Disclaimer: Any views expressed by individuals and organisations are their own and do not in any way represent the views of The Heritage Portal. If you find any mistakes or historical inaccuracies, please contact the editor.
Some time ago, I was wondering what happened to William Henry Auret Pritchard when he died. You may ask why I should be interested in this man. Well, for historians of Johannesburg, it is a well-known fact that as a Land Surveyor, he was asked to link the two sections of Central Johannesburg which had been laid out on either side of a mining enterprise in the vicinity of the Supreme Court (Pritchard and Bree Streets). De Villiers had surveyed the original stands in early Johannesburg but because of mining activity between President and Bree Streets, he was unable to survey the stands that were laid out after the mining in that section had finished. Because these two sections had been laid out independently of each other, the north/south streets on either side didn’t meet, so there is a kink in the streets where they cross Bree Street. Pritchard did his best and a street was named after him!
The kink in the road (Google Maps)
Pritchard Street (The Heritage Portal)
Old postcard of Pritchard Street
Pritchard was born in Beaufort West in 1861, being the twelfth son of an Englishman married to an Afrikaans wife. He trained as a Land Surveyor at Diocesan College in Rondebosch and then worked as a Surveyor in the Orange Free State and the Cape Province, finally moving to the Witwatersrand in August 1886 at which time he became a Government Land Surveyor. The job linking the two sections of Johannesburg came after he had surveyed the first suburb of Johannesburg, Paarlshoop.
Pritchard was a devout Baptist and an elder in his church. He gave generously to charity and worked increasingly in charitable institutions, while also being a Lay Preacher in his church. He built a reputation as a faith healer and was also active in the YMCA and the Rand Pioneers organization.

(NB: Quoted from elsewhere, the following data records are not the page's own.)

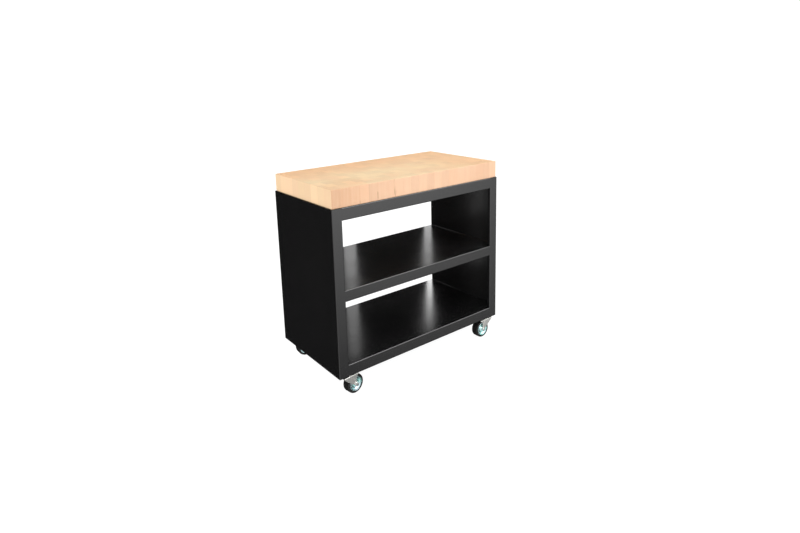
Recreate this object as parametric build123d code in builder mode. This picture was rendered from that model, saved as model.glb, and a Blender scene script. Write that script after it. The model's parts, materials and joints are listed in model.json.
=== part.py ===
"""Castered butcher block table: an end-grain block on a folded sheet-steel cabinet with two open shelves.

Frame: X to the right as seen from the front, Y to the back, Z up. The origin is on the floor, under the
middle of the cabinet. All sizes are in millimetres.
"""
from build123d import *
import math
import os

os.makedirs("parts", exist_ok=True)

# ---------------------------------------------------------------- driving dimensions
# cabinet
cabinet_width = 910.0
cabinet_depth = 475.0
cabinet_height = 700.0  # steel only, between the casters and the block
sheet = 2.0  # thickness of all the folded sheet
bend_radius = 2.0  # of the sheet's middle line

# side panels, each folded with a stile at its front
stile_width = 45.0
stile_return = 15.0

# rails and shelves
top_rail_height = 50.0
rail_return = 15.0
mid_shelf_height = 366.5  # top of its deck, above the cabinet's bottom edge
mid_apron = 47.0
mid_back_lip = 25.0
base_apron = 50.0  # the bottom shelf's deck is flush with its top

# stiffening rib under each shelf
rib_sheet = 1.5
rib_web = 40.0
rib_brim = 12.0
rib_height = 20.0

# wooden block
block_thickness = 76.0
block_inset = 4.0  # from the cabinet's outer faces
block_edge_radius = 2.5
block_rows = 9  # strips across the depth
block_columns = 21  # upright pieces along each strip

# ledges under the block's ends, bearers under the rest of it, and the screws through them
ledge_width = 20.0
bearer_columns = 6  # upright pieces from the middle of the block to each bearer
bearer_width = 40.0
bearer_depth = 18.0
screw_radius = 3.0
screw_grip = 40.0  # length inside the wood
pilot_extra = 2.5  # pilot hole beyond the screw's end
screw_head_radius = 5.5
screw_head_height = 4.0
screw_washer_radius = 8.0
screw_washer_thickness = 1.5
slot_length = 14.0
slot_clearance = 0.3

# caster brackets in the bottom corners
bracket_thickness = 4.0
bracket_length = 110.0  # along X
bracket_width = 72.0  # along Y
bracket_upstand = 40.0

# casters
caster_inset_x = 58.0
caster_inset_y = 29.0
caster_trail = 24.0
swivel_front_left = 8.0  # where each wheel trails at rest, from +X towards +Y
swivel_front_right = 181.0
swivel_back_left = -4.0
swivel_back_right = 184.0

# caster swivel: kingpin, upper race, balls
kingpin_radius = 5.0
kingpin_head_radius = 8.0
kingpin_head_height = 3.5
kingpin_nut_height = 8.0
kingpin_washer_thickness = 2.0
kingpin_thread_end = 2.5
nut_flats_ratio = 1.7  # across the flats, to the thread's diameter
washer_ratio = 2.0  # washer's outside diameter, to the thread's diameter
race_radius = 22.0
race_thickness = 2.0
race_skirt = 3.2
race_gap = 5.0  # between the upper race and the fork's crown
ball_count = 14
ball_circle_radius = 16.5
ball_clearance = 0.2

# caster fork
fork_sheet = 2.5
leg_top_ahead = 38.0  # from the kingpin away from the wheel
leg_top_behind = 40.0
leg_boss_wall = 4.5  # round the axle
leg_boss_spread = 25.0  # degrees above and below level where the leg's edges meet the boss
leg_waist = 1.0  # how far the leg's rear edge is hollowed past the axle
leg_bead_height = 1.2
leg_bead_width = 5.0

# wheel
wheel_diameter = 82.0
tyre_width = 35.0
wheel_gap = 1.5  # from the tyre's side to the fork leg
wheel_top_gap = 3.5  # from the tread to the fork's crown
tyre_wall = 10.0  # from the discs' edge to the tread
tyre_grip = 4.0  # held between the two discs
tyre_recess_depth = 2.8
tyre_shoulder = 3.0
tread_groove_width = 2.0
tread_groove_depth = 1.2
tread_groove_place = 6.5
disc_sheet = 1.5
disc_flange = 6.0  # flat ring outside the well
disc_well_depth = 4.5
disc_hub_land = 2.5  # flat ring round the bush
disc_hub_slope = 3.5
disc_lip = 1.0
disc_bend_radius = 0.9
bush_wall = 2.0
axle_radius = 4.0
axle_head_height = 4.5
axle_nut_height = 5.0
axle_thread_end = 1.5

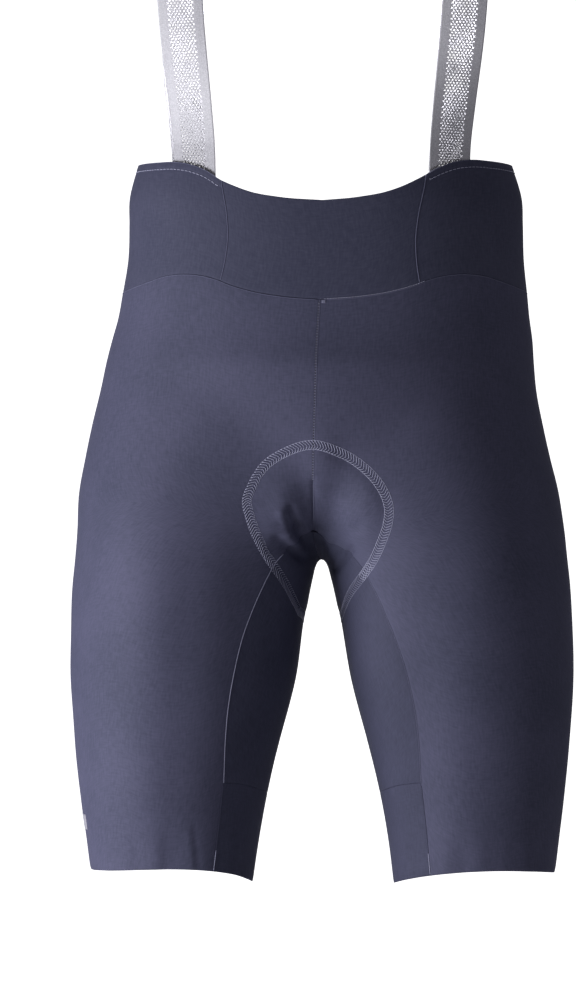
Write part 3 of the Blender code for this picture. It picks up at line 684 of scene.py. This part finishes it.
def pull_back(out, raw_low):
    """Sewn edges drawn back by half the slit that lies between two panels."""
    turned = np.swapaxes(out, 0, 1)
    edges = [(out, 0, 1), (turned, 0, 1), (turned, -1, -2)] + ([] if raw_low else [(out, -1, -2)])
    for view, edge, inner in edges:
        view[edge] += unit(view[inner] - view[edge]) * SEAM_HALF


# ---- meshes
UV_PER_MM = 0.01         # one unit of the cloth's UV is 100 mm


def grid_object(name, grid, normal, uv_u, uv_v, material, thick):
    """Sheet of quads on a grid of points in millimetres, thickened inwards by a modifier."""
    rows, cols = grid.shape[:2]
    bm = bmesh.new()
    uv_layer = bm.loops.layers.uv.new("cloth")
    bmesh.ops.create_grid(bm, x_segments=cols - 1, y_segments=rows - 1, size=0.5)
    bm.verts.ensure_lookup_table()
    place = (grid - np.array([0.0, 0.0, SHOULDER])) * MM
    index = []
    for v in bm.verts:
        j = int(round((v.co.x + 0.5) * (cols - 1)))
        i = int(round((v.co.y + 0.5) * (rows - 1)))
        index.append((i, j))
        v.co = place[i, j]
    for face in bm.faces:
        for loop in face.loops:
            i, j = index[loop.vert.index]
            loop[uv_layer].uv = (uv_u[i, j] * UV_PER_MM, uv_v[i, j] * UV_PER_MM)
        face.smooth = True
    m, n = rows // 2, cols // 2
    across, down = grid[m, n + 1] - grid[m, n], grid[m + 1, n] - grid[m, n]
    if np.dot(np.cross(across, down), normal[m, n]) < 0:
        bmesh.ops.reverse_faces(bm, faces=bm.faces[:])
    mesh = bpy.data.meshes.new(name)
    bm.to_mesh(mesh)
    bm.free()
    return finish_object(name, mesh, material, thick)


def finish_object(name, mesh, material, thick=0.0, offset=-1.0):
    obj = bpy.data.objects.new(name, mesh)
    bpy.context.scene.collection.objects.link(obj)
    mesh.materials.append(material)
    if thick:
        wall = obj.modifiers.new("wall", "SOLIDIFY")
        wall.thickness = thick * MM
        wall.offset = offset
        wall.use_even_offset = False
    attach(obj, "root")
    return obj


class Soup:
    """Gathers many small tubes into one mesh."""

    def __init__(self):
        self.verts, self.faces, self.count = [], [], 0

    def tube(self, points, radius, sides=5):
        points = np.asarray(points, float)
        ahead = unit(np.gradient(points, axis=0))
        # any direction well away from the one that the tube runs in
        helper = [0.13, 0.31, 0.94] if abs(ahead[0][2]) < 0.8 else [0.94, 0.2, 0.1]
        a = unit(np.cross(ahead, helper))
        b = np.cross(ahead, a)
        turn = np.arange(sides) * 2 * np.pi / sides
        radius = np.broadcast_to(np.asarray(radius, float), (len(points),))
        ring = (points[:, None] + radius[:, None, None]
                * (a[:, None] * np.cos(turn)[:, None] + b[:, None] * np.sin(turn)[:, None]))
        self.verts.append(ring.reshape(-1, 3))
        base = self.count
        for i in range(len(points) - 1):
            for k in range(sides):
                p, q = base + i * sides + k, base + i * sides + (k + 1) % sides
                self.faces.append((p, q, q + sides, p + sides))
        self.faces.append(tuple(base + k for k in reversed(range(sides))))
        last = base + (len(points) - 1) * sides
        self.faces.append(tuple(last + k for k in range(sides)))
        self.count += len(points) * sides

    def build(self, name, material):
        verts = (np.concatenate(self.verts) - np.array([0.0, 0.0, SHOULDER])) * MM
        mesh = bpy.data.meshes.new(name)
        mesh.from_pydata(verts.tolist(), [], self.faces)
        mesh.update()
        mesh.shade_smooth()
        bm = bmesh.new()
        bm.from_mesh(mesh)
        bmesh.ops.recalc_face_normals(bm, faces=bm.faces[:])
        bm.to_mesh(mesh)
        bm.free()
        return finish_object(name, mesh, material)


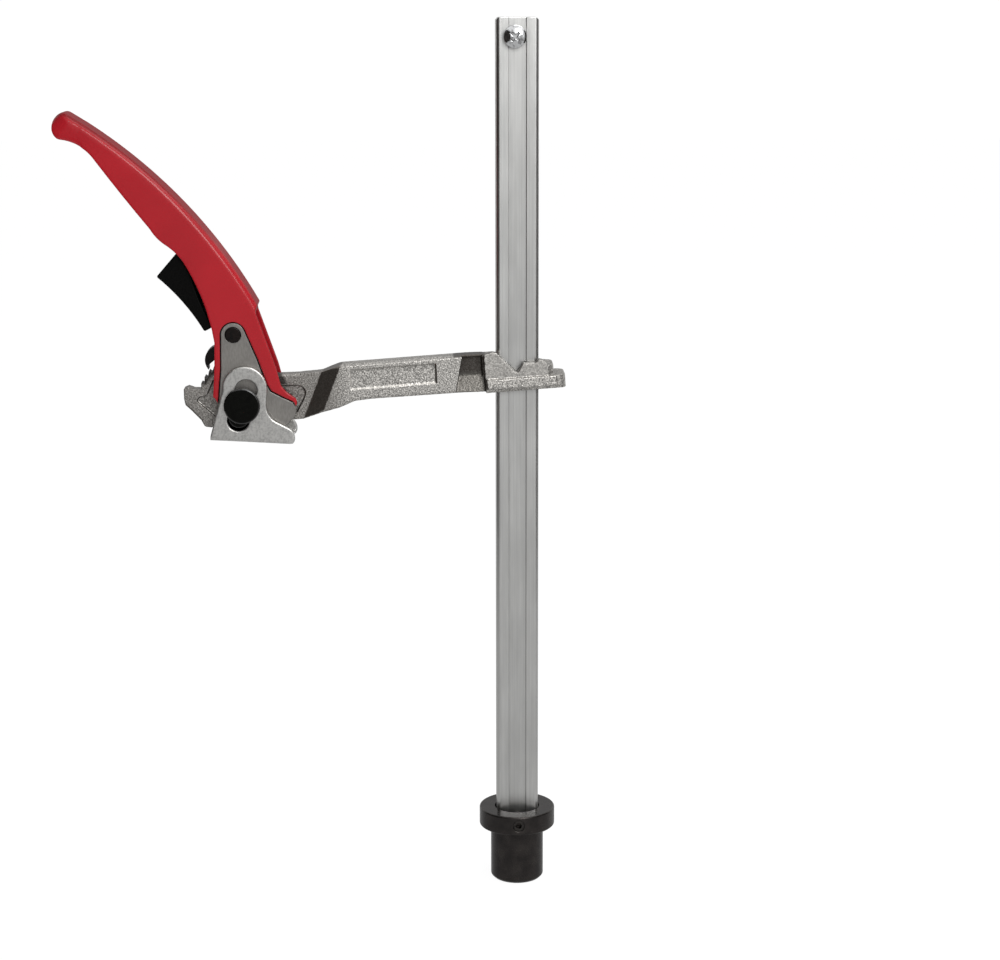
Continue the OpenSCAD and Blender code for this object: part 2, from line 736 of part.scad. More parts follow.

At the age of 30, he married a 17 year old Afrikaans woman, Elisabeth Susan Roux from the Orange Free State. There were two sons born of this marriage, Charles William and Percival Vivian. Pritchard died in 1947 at the age of 86 at his home in Forest Hill, Johannesburg, from a coronary thrombosis. His wife had predeceased him in 1938 at the age of 63, from a haemorrhage of the brain. And this is where my search for their graves started. I knew from his date of death that Pritchard was probably buried in West Park, and when I went looking, I found this to be so; but there is no headstone to mark his grave. I then started my search for his wife’s grave in Brixton but couldn’t find it where I thought it was supposed to be. I often have this problem with 1938 burials in Brixton. After a certain month in that year, there is a gap until later in the 1940’s. This proved to be one of those cases, so I almost wrote it off as a ‘no show’.
For some years now, I have wanted to clear a section of Brixton cemetery which has been covered in ivy, so much so that it was difficult to even see any headstones. It was a real mess however, with vagrants using it as a toilet and rubbish tip. Then the clearing of Brixton earlier this year started and the vagrants were removed. I waited for this area to recuperate from its abuse and on Mandela Day in 2022, our group of volunteers doing their 67 minutes community service started clearing the ivy off the graves and revealing many headstones that have not seen the light of day for perhaps decades.
Clearing the section of the cemetery in 2022 (Sarah Welham)
One of the graves that was completely covered with ivy and rubbish (Sarah Welham)
And there among these headstones was Elisabeth Susan’s one. I had solved the riddle of the site of all the late 1938/early 1940’s burials in the cemetery.